# Forum Home Renovation Structural Renovation  Ceiling Height

## mutation999

Can someone tell me what is the minimum height requirement for a ceiling in a habitable room in NSW.
And at what point in the room is the measurement taken?
Lowest point?
Average height? 
What? 
Rgds 
Ross

----------


## Claw Hama

Hi Mut, you need to get yourself a copy of the BCA Building Code of Australia. I think you have to have an average of 2.4m, lowest point can be quite low I think but you need to get the BCA and check it out or check with a BCA consultant and get the info from them. You have to be careful when reading the BCA because it can offten be misinterpeted.

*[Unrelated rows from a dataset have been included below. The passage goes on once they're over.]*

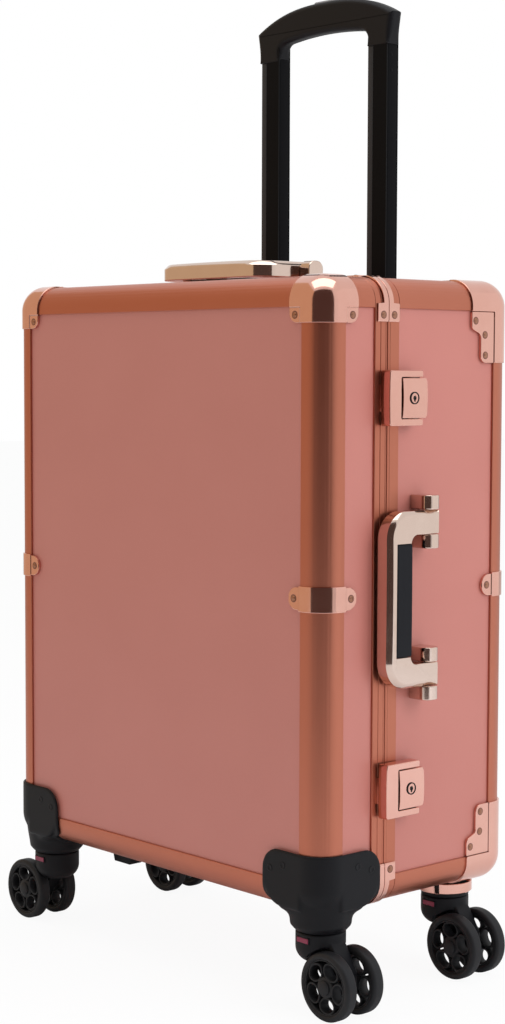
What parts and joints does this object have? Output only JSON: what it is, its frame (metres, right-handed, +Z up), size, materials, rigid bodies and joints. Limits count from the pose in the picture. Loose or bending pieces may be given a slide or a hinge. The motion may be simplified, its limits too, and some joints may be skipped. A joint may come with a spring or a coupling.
{
  "type": "rolling makeup case",
  "caption": "Hard rolling case with rounded metal edges, a lid on side hinges, draw latches, carry handles, a telescopic trolley and twin-wheel swivel casters.",
  "frame": {"origin": "on the floor, under the middle of the case", "axes": "+Z up, +X to the right of the front (the latch side), the lid's front faces -Y"},
  "size_m": [0.518, 0.2565, 0.9495],
  "materials": {
    "panel": "satin pink laminate",
    "profile": "satin rose-gold anodised",
    "fitting": "polished rose-gold plating",
    "champagne": "polished champagne-gold plating",
    "black_plastic": "matt black",
    "black_metal": "matt black anodised",
    "wheel": "satin black",
    "steel": "zinc plated",
    "button": "grey",
    "lining": "dark velvet lining",
    "board": "lined board",
    "mirror": "silvered"
  },
  "bodies": {
    "base": {"back_panel": "panel", "base_side_panels": "panel", "base_edge_profiles": "profile", "base_rim_profile": "profile", "rear_corner_plates": "fitting", "base_clips": "fitting", "base_rivets": "fitting", "base_lining": "lining", "trolley_cover_board": "board", "divider_shelves": "board", "rear_caster_mounts": "fitting", "base_hinge_leaves": "fitting", "pivot_pins": "steel", "handle_brackets": "champagne", "trolley_channels": "black_plastic", "trolley_bezels": "black_plastic", "latch_base_plates": "fitting"},
    "lid": {"front_panel": "panel", "lid_side_panels": "panel", "lid_edge_profiles": "profile", "lid_rim_profile": "profile", "ball_corners": "fitting", "lid_clips": "fitting", "lid_rivets": "fitting", "lid_lining": "lining", "mirror": "mirror", "caster_guards": "black_plastic", "lid_hinge_leaves": "fitting", "latch_strikes": "fitting", "lid_skid": "black_plastic"},
    "trolley": {"trolley_tubes": "black_metal", "trolley_grip": "black_plastic"},
    "trolley_push_button": {"trolley_button": "button"},
    "side_carry_handle": {"side_handle": "champagne", "side_handle_pad": "black_plastic"},
    "top_carry_handle": {"top_handle": "champagne", "top_handle_pad": "black_plastic"},
    "upper_lever": {"upper_latch_lever": "fitting"},
    "upper_link": {"upper_latch_link": "fitting"},
    "upper_key": {"upper_lock_cylinder": "steel"},
    "lower_lever": {"lower_latch_lever": "fitting"},
    "lower_link": {"lower_latch_link": "fitting"},
    "lower_key": {"lower_lock_cylinder": "steel"},
    "front_right_swivel": {"front_right_fork": "black_plastic", "front_right_axle": "steel"},
    "front_right_outer": {"front_right_outer_wheel": "wheel"},
    "front_right_inner": {"front_right_inner_wheel": "wheel"},
    "front_left_swivel": {"front_left_fork": "black_plastic", "front_left_axle": "steel"},
    "front_left_outer": {"front_left_outer_wheel": "wheel"},
    "front_left_inner": {"front_left_inner_wheel": "wheel"},
    "rear_right_swivel": {"rear_right_fork": "black_plastic", "rear_right_axle": "steel"},
    "rear_right_outer": {"rear_right_outer_wheel": "wheel"},
    "rear_right_inner": {"rear_right_inner_wheel": "wheel"},
    "rear_left_swivel": {"rear_left_fork": "black_plastic", "rear_left_axle": "steel"},
    "rear_left_outer": {"rear_left_outer_wheel": "wheel"},
    "rear_left_inner": {"rear_left_inner_wheel": "wheel"}
  },
  "joints": [
    {"name": "lid_hinge", "type": "hinge", "parent": "base", "child": "lid", "pos_m": [-0.2351, -0.045, 0.092], "axis": [0, 0, -1], "range_deg": [0, 110]},
    {"name": "trolley_slide", "type": "slide", "parent": "base", "child": "trolley", "axis": [0, 0, 1], "range_m": [-0.23, 0.15]},
    {"name": "trolley_button_press", "type": "slide", "parent": "trolley", "child": "trolley_push_button", "axis": [0, 0, -1], "range_m": [0, 0.004], "stiffness_N_per_m": 400},
    {"name": "side_handle_pivot", "type": "hinge", "parent": "base", "child": "side_carry_handle", "pos_m": [0.241, -0.003, 0.373], "axis": [0, 0, 1], "range_deg": [0, 90]},
    {"name": "top_handle_pivot", "type": "hinge", "parent": "base", "child": "top_carry_handle", "pos_m": [0, -0.003, 0.673], "axis": [-1, 0, 0], "range_deg": [0, 90]},
    {"name": "upper_lever_pivot", "type": "hinge", "parent": "base", "child": "upper_lever", "pos_m": [0.2355, -0.0365, 0.554], "axis": [0, 0, -1], "range_deg": [0, 85]},
    {"name": "upper_link_pivot", "type": "hinge", "parent": "upper_lever", "child": "upper_link", "pos_m": [0.2395, -0.017, 0.554], "axis": [0, 0, 1], "range_deg": [0, 85]},
    {"name": "upper_key_turn", "type": "hinge", "parent": "upper_lever", "child": "upper_key", "pos_m": [0.24, -0.0235, 0.554], "axis": [1, 0, 0], "range_deg": [0, 90]},
    {"name": "lower_lever_pivot", "type": "hinge", "parent": "base", "child": "lower_lever", "pos_m": [0.2355, -0.0365, 0.2], "axis": [0, 0, -1], "range_deg": [0, 85]},
    {"name": "lower_link_pivot", "type": "hinge", "parent": "lower_lever", "child": "lower_link", "pos_m": [0.2395, -0.017, 0.2], "axis": [0, 0, 1], "range_deg": [0, 85]},
    {"name": "lower_key_turn", "type": "hinge", "parent": "lower_lever", "child": "lower_key", "pos_m": [0.24, -0.0235, 0.2], "axis": [1, 0, 0], "range_deg": [0, 90]},
    {"name": "front_right_swivel_joint", "type": "hinge", "parent": "lid", "child": "front_right_swivel", "pos_m": [0.2, -0.095, 0.062], "axis": [0, 0, 1], "continuous": true},
    {"name": "front_right_outer_wheel_spin", "type": "hinge", "parent": "front_right_swivel", "child": "front_right_outer", "pos_m": [0.228, -0.095, 0.031], "axis": [0, 1, 0], "continuous": true},
    {"name": "front_right_inner_wheel_spin", "type": "hinge", "parent": "front_right_swivel", "child": "front_right_inner", "pos_m": [0.228, -0.095, 0.031], "axis": [0, 1, 0], "continuous": true},
    {"name": "front_left_swivel_joint", "type": "hinge", "parent": "lid", "child": "front_left_swivel", "pos_m": [-0.2, -0.095, 0.062], "axis": [0, 0, 1], "continuous": true},
    {"name": "front_left_outer_wheel_spin", "type": "hinge", "parent": "front_left_swivel", "child": "front_left_outer", "pos_m": [-0.228, -0.095, 0.031], "axis": [0, 1, 0], "continuous": true},
    {"name": "front_left_inner_wheel_spin", "type": "hinge", "parent": "front_left_swivel", "child": "front_left_inner", "pos_m": [-0.228, -0.095, 0.031], "axis": [0, 1, 0], "continuous": true},
    {"name": "rear_right_swivel_joint", "type": "hinge", "parent": "base", "child": "rear_right_swivel", "pos_m": [0.188, 0.083, 0.062], "axis": [0, 0, 1], "continuous": true},
    {"name": "rear_right_outer_wheel_spin", "type": "hinge", "parent": "rear_right_swivel", "child": "rear_right_outer", "pos_m": [0.216, 0.083, 0.031], "axis": [0, 1, 0], "continuous": true},
    {"name": "rear_right_inner_wheel_spin", "type": "hinge", "parent": "rear_right_swivel", "child": "rear_right_inner", "pos_m": [0.216, 0.083, 0.031], "axis": [0, 1, 0], "continuous": true},
    {"name": "rear_left_swivel_joint", "type": "hinge", "parent": "base", "child": "rear_left_swivel", "pos_m": [-0.188, 0.083, 0.062], "axis": [0, 0, 1], "continuous": true},
    {"name": "rear_left_outer_wheel_spin", "type": "hinge", "parent": "rear_left_swivel", "child": "rear_left_outer", "pos_m": [-0.216, 0.083, 0.031], "axis": [0, 1, 0], "continuous": true},
    {"name": "rear_left_inner_wheel_spin", "type": "hinge", "parent": "rear_left_swivel", "child": "rear_left_inner", "pos_m": [-0.216, 0.083, 0.031], "axis": [0, 1, 0], "continuous": true}
  ],
  "couplings": [
    {"joint": "upper_link_pivot", "follows": "upper_lever_pivot", "ratio": 1},
    {"joint": "lower_link_pivot", "follows": "lower_lever_pivot", "ratio": 1}
  ]
}
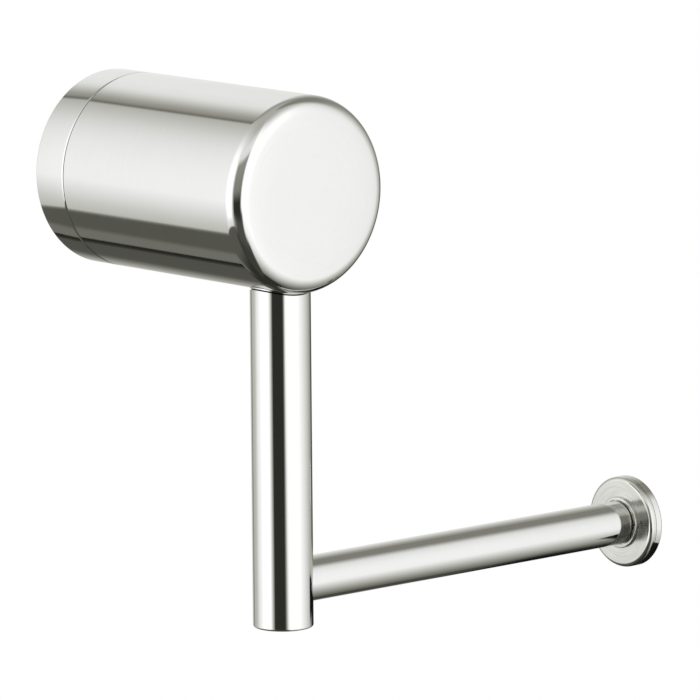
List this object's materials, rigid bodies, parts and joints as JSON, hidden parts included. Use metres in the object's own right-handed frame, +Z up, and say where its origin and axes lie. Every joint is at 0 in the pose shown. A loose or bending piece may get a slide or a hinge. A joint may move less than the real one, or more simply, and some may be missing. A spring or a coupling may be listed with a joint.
{
  "type": "toilet paper holder",
  "caption": "Wall-mounted toilet paper holder: round body on a wall bracket, drop rod and horizontal roll bar with a stop disc, all polished steel.",
  "frame": {"origin": "centre of the wall bracket's back face, on the wall plane and on the body's axis", "axes": "+Z up, +Y into the wall, so the holder stands out towards -Y; +X along the roll bar from the drop rod to the stop disc"},
  "size_m": [0.153, 0.082, 0.1425],
  "materials": {
    "polished_steel": "mirror-polished stainless steel",
    "turned_steel": "stainless steel with fine turning marks",
    "bracket_steel": "machined stainless steel, unpolished",
    "fastener_steel": "plain stainless fastener",
    "brass": "machined brass",
    "rubber": "black nitrile and foam rubber"
  },
  "bodies": {
    "wall_fixing": {"wall_bracket": "bracket_steel", "wall_gasket": "rubber", "rear_o_ring": "rubber", "front_o_ring": "rubber", "base_ring": "polished_steel"},
    "holder": {"body_shell": "polished_steel", "screw_boss": "bracket_steel", "rod_carrier": "brass", "grip_screw_upper": "fastener_steel", "grip_screw_lower": "fastener_steel", "drop_rod": "polished_steel", "joining_stud": "fastener_steel", "bar_tube": "polished_steel", "inner_bar_plug": "brass", "outer_bar_plug": "brass", "stop_disc": "turned_steel", "cap_o_ring": "rubber", "cap_stud": "fastener_steel", "end_cap": "polished_steel"},
    "lock_screw": {"locking_screw": "fastener_steel"}
  },
  "joints": [
    {"name": "body_release", "type": "slide", "parent": "wall_fixing", "child": "holder", "axis": [0, -1, 0], "range_m": [0, 0.014]},
    {"name": "locking_screw_travel", "type": "slide", "parent": "holder", "child": "lock_screw", "axis": [0, 0, -1], "range_m": [0, 0.0032]}
  ]
}
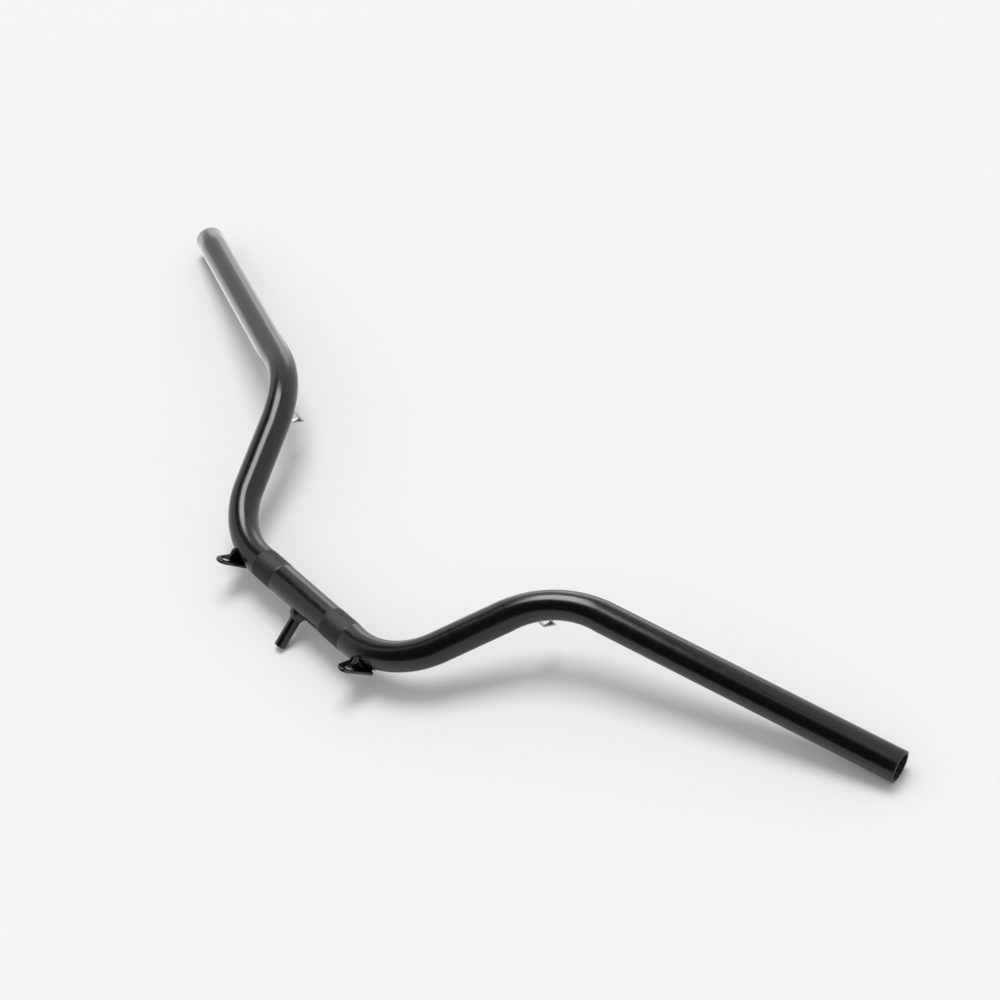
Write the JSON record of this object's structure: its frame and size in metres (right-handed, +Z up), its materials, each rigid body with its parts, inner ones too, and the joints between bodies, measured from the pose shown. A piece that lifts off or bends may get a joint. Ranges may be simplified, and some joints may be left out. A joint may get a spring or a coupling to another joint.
{
  "type": "bicycle handlebar",
  "caption": "Riser handlebar of bent round tube with knurled clamp zone, locating peg, pressed brackets on the lower bends and strap cable guides on the upper bends.",
  "frame": {"origin": "centre of the clamp zone on the axis of the tube", "axes": "+X along the clamp zone towards the right grip, +Y towards the side on which the risers and grips lie, +Z up with the bar lying at rest on its peg and both grip ends"},
  "size_m": [0.7996, 0.2248, 0.0657],
  "materials": {
    "bar_coating": "satin",
    "bracket_coating": "gloss",
    "guide_steel": "satin"
  },
  "bodies": {
    "root": {"handlebar_tube": "bar_coating", "locating_peg": "bar_coating", "left_bracket": "bracket_coating", "right_bracket": "bracket_coating", "left_cable_guide": "guide_steel", "right_cable_guide": "guide_steel"}
  },
  "joints": []
}
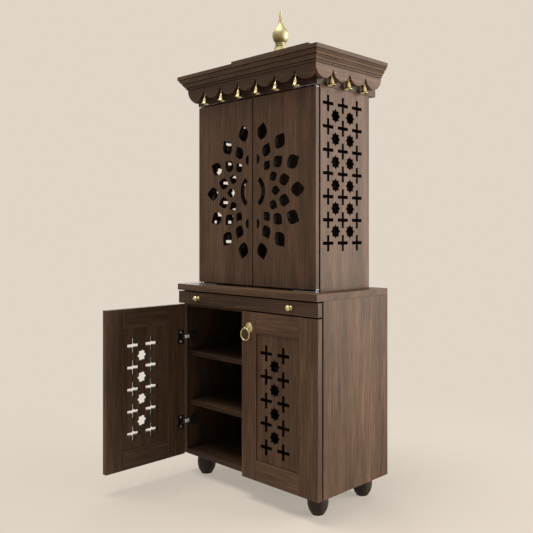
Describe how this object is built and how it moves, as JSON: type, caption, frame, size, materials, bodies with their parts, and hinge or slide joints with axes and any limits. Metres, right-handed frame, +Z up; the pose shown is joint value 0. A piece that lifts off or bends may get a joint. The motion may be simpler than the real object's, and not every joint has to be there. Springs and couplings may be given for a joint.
{
  "type": "floor-standing wooden cabinet shrine (pooja mandir)",
  "caption": "Wooden cabinet shrine: lattice-door cupboard with shelves and a pull-out tray, carved-petal shrine doors above, scalloped crown with brass bells and finial.",
  "frame": {"origin": "on the floor under the middle of the lower cabinet's carcass, halfway across its width and its depth", "axes": "+X to the right seen from the front, +Y to the back, +Z up; the doors face -Y"},
  "size_m": [0.7905, 0.7675, 1.888],
  "materials": {
    "walnut_wood": "satin lacquer over a walnut stain",
    "dark_wood": "near-black stain, satin",
    "brass": "satin",
    "steel": "satin nickel"
  },
  "bodies": {
    "cabinet": {"side_panels": "walnut_wood", "cabinet_bottom": "walnut_wood", "cabinet_back": "walnut_wood", "shelves": "walnut_wood", "tray_divider": "walnut_wood", "counter_top": "walnut_wood", "feet": "dark_wood", "tray_runners": "steel", "hinge_arms": "steel", "shrine_sides": "walnut_wood", "shrine_back": "walnut_wood", "shrine_pivots": "steel", "frieze_front": "walnut_wood", "frieze_sides": "walnut_wood", "frieze_back": "walnut_wood", "shrine_ceiling": "walnut_wood", "valance_front": "walnut_wood", "valance_sides": "walnut_wood", "cornice_front": "walnut_wood", "cornice_sides": "walnut_wood", "crown_boards": "walnut_wood", "crown_platform": "walnut_wood", "finial": "brass", "bells": "brass"},
    "tray": {"drawer_face": "walnut_wood", "drawer_sides": "walnut_wood", "drawer_back": "walnut_wood", "drawer_bottom": "walnut_wood", "drawer_knobs": "brass"},
    "left_door": {"left_door_stiles": "walnut_wood", "left_door_rails": "walnut_wood", "left_door_lattice_panel": "walnut_wood", "left_door_hinge_cups": "steel", "left_door_pull": "brass"},
    "left_pull_ring": {"left_door_pull_ring": "brass"},
    "right_door": {"right_door_stiles": "walnut_wood", "right_door_rails": "walnut_wood", "right_door_lattice_panel": "walnut_wood", "right_door_hinge_cups": "steel", "right_door_pull": "brass"},
    "right_pull_ring": {"right_door_pull_ring": "brass"},
    "shrine_left_leaf": {"shrine_door_left": "walnut_wood", "shrine_door_plates_left": "steel"},
    "shrine_right_leaf": {"shrine_door_right": "walnut_wood", "shrine_door_plates_right": "steel"}
  },
  "joints": [
    {"name": "tray_slide", "type": "slide", "parent": "cabinet", "child": "tray", "axis": [0, -1, 0], "range_m": [0, 0.25]},
    {"name": "left_door_hinge", "type": "hinge", "parent": "cabinet", "child": "left_door", "pos_m": [-0.374, -0.2075, 0.3928], "axis": [0, 0, 1], "range_deg": [-20, 90]},
    {"name": "left_ring_swing", "type": "hinge", "parent": "left_door", "child": "left_pull_ring", "pos_m": [-0.403, -0.5405, 0.6445], "axis": [0, 1, 0], "range_deg": [0, 100]},
    {"name": "right_door_hinge", "type": "hinge", "parent": "cabinet", "child": "right_door", "pos_m": [0.374, -0.2075, 0.3928], "axis": [0, 0, 1], "range_deg": [0, 110]},
    {"name": "right_ring_swing", "type": "hinge", "parent": "right_door", "child": "right_pull_ring", "pos_m": [0.041, -0.2365, 0.6445], "axis": [-1, 0, 0], "range_deg": [0, 100]},
    {"name": "shrine_left_hinge", "type": "hinge", "parent": "cabinet", "child": "shrine_left_leaf", "pos_m": [-0.3125, -0.15, 1.156], "axis": [0, 0, -1], "range_deg": [0, 105]},
    {"name": "shrine_right_hinge", "type": "hinge", "parent": "cabinet", "child": "shrine_right_leaf", "pos_m": [0.3125, -0.15, 1.156], "axis": [0, 0, 1], "range_deg": [0, 105]}
  ]
}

Good luck.  :Rulz:

----------


## DvdHntr

2.1 for kitchens, 2.4 for living areas

----------


## Pulse

As DvdHntr said 2400mm average for habitable rooms (bedrooms, lounge) 2100 for kitchen, bathroom, WC and storage areas. 
Sloped ceilings are OK but you need to check the BCA for the exact wording to determine average 
Pulse

----------


## mullfitz

I have a Skillon Roof one side is 2.7 and one 2.4
I want to drop the rafters to go into the frames so that means height would be 2.2 to 2.6 
Would that pass

----------